PS 7-84 - Do microbial communities drive the rate and distribution of nitrogen into different soil organic matter pools?

Monday, August 7, 2017
Exhibit Hall, Oregon Convention Center
Lauren C. Breza, Joerg Schnecker, Timothy M. Bowles and A. Stuart Grandy, Department of Natural Resources and the Environment, University of New Hampshire, Durham, NH

Implementing sustainable agricultural management is important for long term food security under a changing climate; for example, using organic management strategies and/or cover crops reduce the need for harmful inorganic fertilizers. These strategies may also affect the microbial processes that underpin soil N retention, an often overlooked pathway of reducing potential N losses. Nitrogen can be stabilized in multiple organic soil organic matter (SOM) pools, however the rate and retention time that nitrogen is stabilized within these various SOM pools remains unclear. To address this knowledge gap, our work used novel approaches to explore the drivers of nitrogen distribution and retention across multiple SOM pools.

To test potential drivers of nitrogen movement and distribution across SOM pools, we conducted a laboratory incubation in which combinations of N15-labeled cover crop residues were added to soils collected from long-term conventional and organic systems at the Kellogg Biological Station LTER. At four times following residue addition, (24 hours, one week, one month, three months), we measured N15in microbial biomass, inorganic N, particulate organic matter, and mineral-associated organic matter pools. To understand the role of microbial communities in N dynamics, we also measured soil respiration, enzyme activities, and microbial community structure via PFLA.

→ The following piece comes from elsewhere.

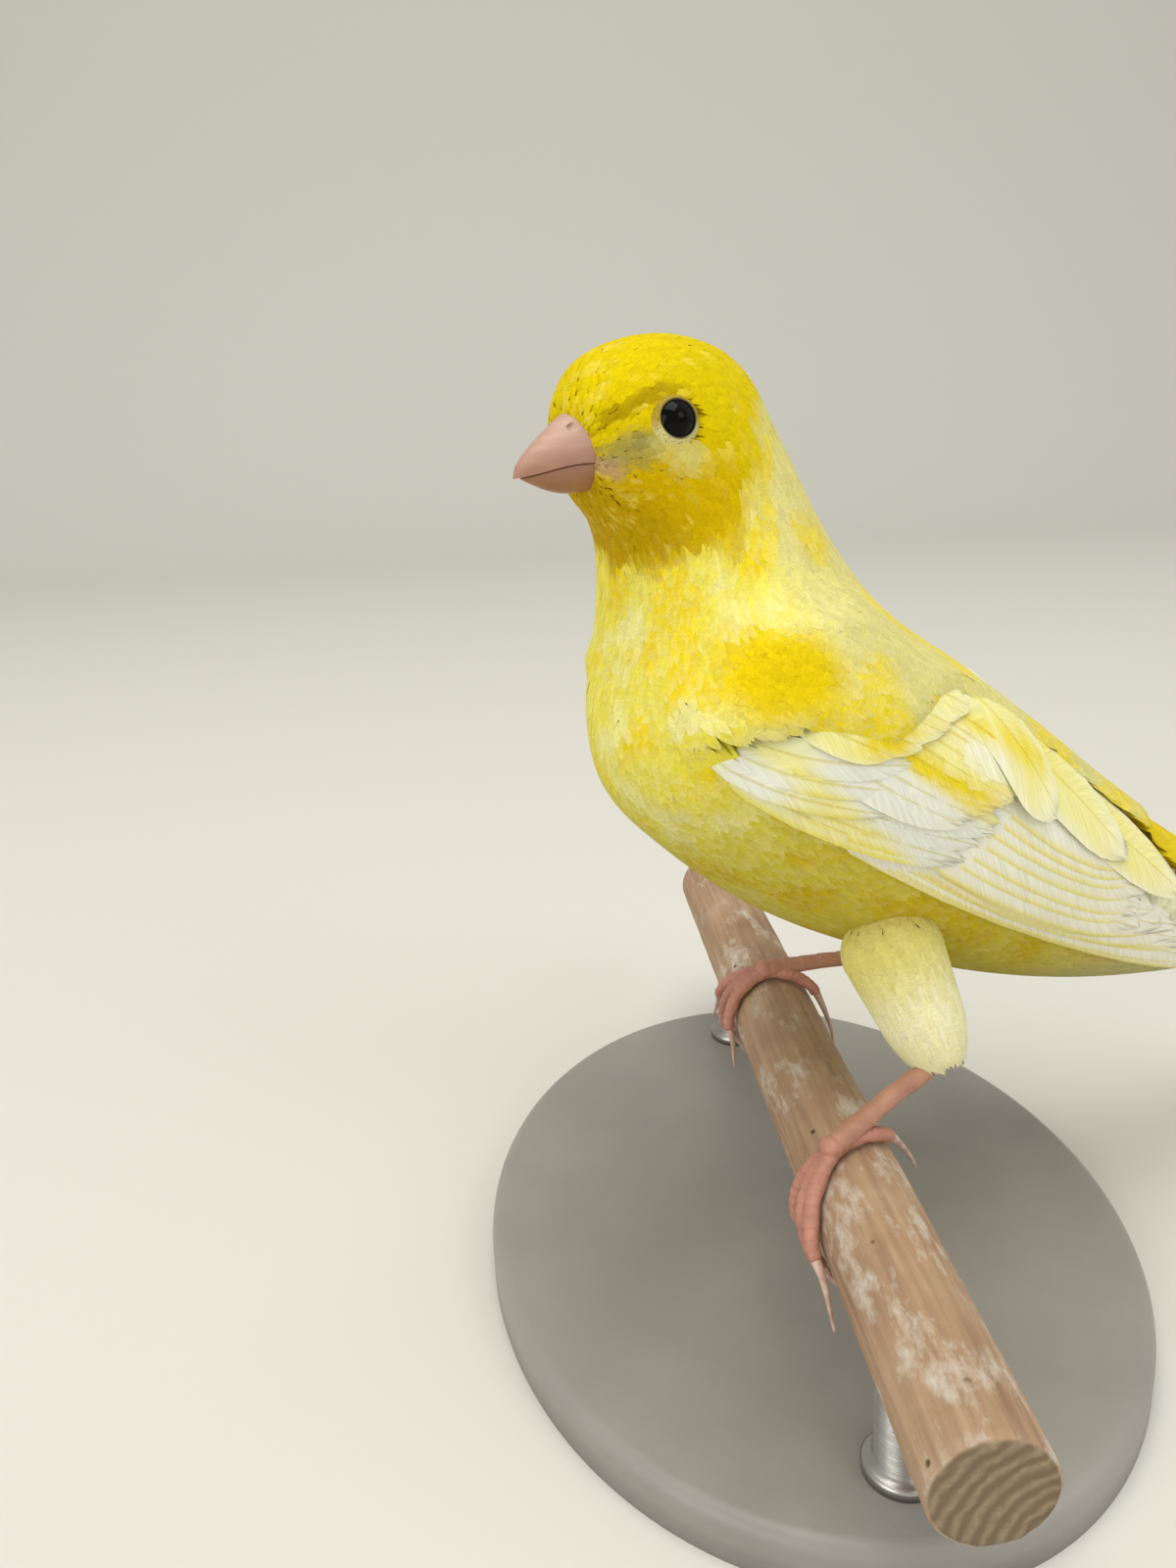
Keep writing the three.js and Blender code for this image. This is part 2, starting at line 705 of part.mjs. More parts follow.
const baseProfile = [
  new THREE.Vector2(0, 0),
  new THREE.Vector2(baseLength / 2, 0),
  new THREE.Vector2(baseLength / 2, baseThickness - baseRound),
  new THREE.Vector2(baseLength / 2 - baseShoulder, baseThickness - baseShoulder),
  new THREE.Vector2(baseLength / 2 - baseRound, baseThickness),
  new THREE.Vector2(0, baseThickness),
];
const base = new THREE.LatheGeometry(baseProfile, baseSides).rotateX(Math.PI / 2);
add(model, "stand_base", base.scale(baseWidth / baseLength, 1, 1), 0x8f8d88, 0.6);

for (const [name, side] of [["stand_rod_front", left], ["stand_rod_back", right]]) {
  const bottom = baseThickness + gap;
  const rod = new THREE.CylinderGeometry(rodRadius, rodRadius, perchHeight - bottom, rodSides);
  rod.rotateX(Math.PI / 2).translate(0, (side * rodSpacing) / 2, (perchHeight + bottom) / 2);
  const saddle = perchGrown.translate([0, 0, perchHeight]);
  add(model, name, largest(solid(rod).subtract(saddle)), 0xb8b8b8, 0.3, 1);
}

export default model;
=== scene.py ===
import math

import bmesh
import bpy
import numpy as np
from mathutils import Matrix, Vector, kdtree, noise


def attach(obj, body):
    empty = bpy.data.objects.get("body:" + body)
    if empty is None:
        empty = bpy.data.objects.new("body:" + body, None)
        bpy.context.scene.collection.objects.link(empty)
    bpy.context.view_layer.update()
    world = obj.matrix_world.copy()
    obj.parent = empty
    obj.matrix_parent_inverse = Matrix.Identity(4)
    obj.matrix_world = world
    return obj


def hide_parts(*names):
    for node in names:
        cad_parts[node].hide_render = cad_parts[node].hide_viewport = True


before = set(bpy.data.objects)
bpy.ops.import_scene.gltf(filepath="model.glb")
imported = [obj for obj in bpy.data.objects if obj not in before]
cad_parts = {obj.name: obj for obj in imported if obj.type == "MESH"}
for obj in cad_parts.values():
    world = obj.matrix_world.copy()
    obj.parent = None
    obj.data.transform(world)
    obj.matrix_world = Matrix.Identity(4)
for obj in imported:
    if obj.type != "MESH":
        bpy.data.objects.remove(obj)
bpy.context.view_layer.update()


# Stand base: an oval steel foot with a rounded top edge, painted a satin warm grey. It is turned
# and milled from plate, and its paint lies in a faint orange peel.
def paint(code):
    """A colour given as six hex digits of sRGB, as linear red, green and blue."""
    values = [int(code[i : i + 2], 16) / 255 for i in (0, 2, 4)]
    return [v / 12.92 if v < 0.04045 else ((v + 0.055) / 1.055) ** 2.4 for v in values]


def new_finish(name, roughness, **sockets):
    """A material with one Principled shader, with the constants of that shader set on its sockets."""
    made = bpy.data.materials.new(name)
    made.use_nodes = True
    shader = made.node_tree.nodes["Principled BSDF"]
    shader.inputs["Roughness"].default_value = roughness
    for socket, value in sockets.items():
        shader.inputs[socket.replace("_", " ")].default_value = value
    return made, made.node_tree, shader


def wire(tree, kind, inputs, **settings):
    """Adds a node, sets it up and wires or fills its inputs."""
    made = tree.nodes.new("ShaderNode" + kind)
    for key, value in settings.items():
        setattr(made, key, value)
    for key, value in inputs.items():
        if isinstance(value, bpy.types.NodeSocket):
            tree.links.new(value, made.inputs[key])
        else:
            made.inputs[key].default_value = value
    return made


def grade(tree, factor, stops):
    """A colour ramp over a factor: stops are places with their colours as hex digits."""
    ramp = wire(tree, "ValToRGB", {"Fac": factor})
    elements = ramp.color_ramp.elements
    while len(elements) < len(stops):
        elements.new(0.5)
    for element, (place, code) in zip(elements, stops):
        element.position = place
        element.color = [*paint(code), 1]
    return ramp.outputs["Color"]


def roughen(tree, shader, height, distance, strength=1.0):
    """Bumps the shader's surface by a height, in metres at full height."""
    bump = wire(tree, "Bump", {"Height": height, "Distance": distance, "Strength": strength})
    tree.links.new(bump.outputs["Normal"], shader.inputs["Normal"])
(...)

Results from the enzyme assays show that the C:N acquisition ratios decreased by two-fold between harvests, while differences in enzymatic activities between microbial communities decreased through time. Furthermore, we have detected treatment level variation in both C:N acquisition ratios as well as the ratio of β-D-cellobiosidase:N-acetyl-β-glucosaminidase, reflecting changes in microbial community structure and function. In addition, we observed strong effects of agricultural management systems on soil organic matter pools over time. Taken together, these results indicate that microbial communities have shifted similarly in response to cover crop residue inputs; these shifts in the microbial community have subsequently altered the rate of deposition and retention of nitrogen into various SOM pools.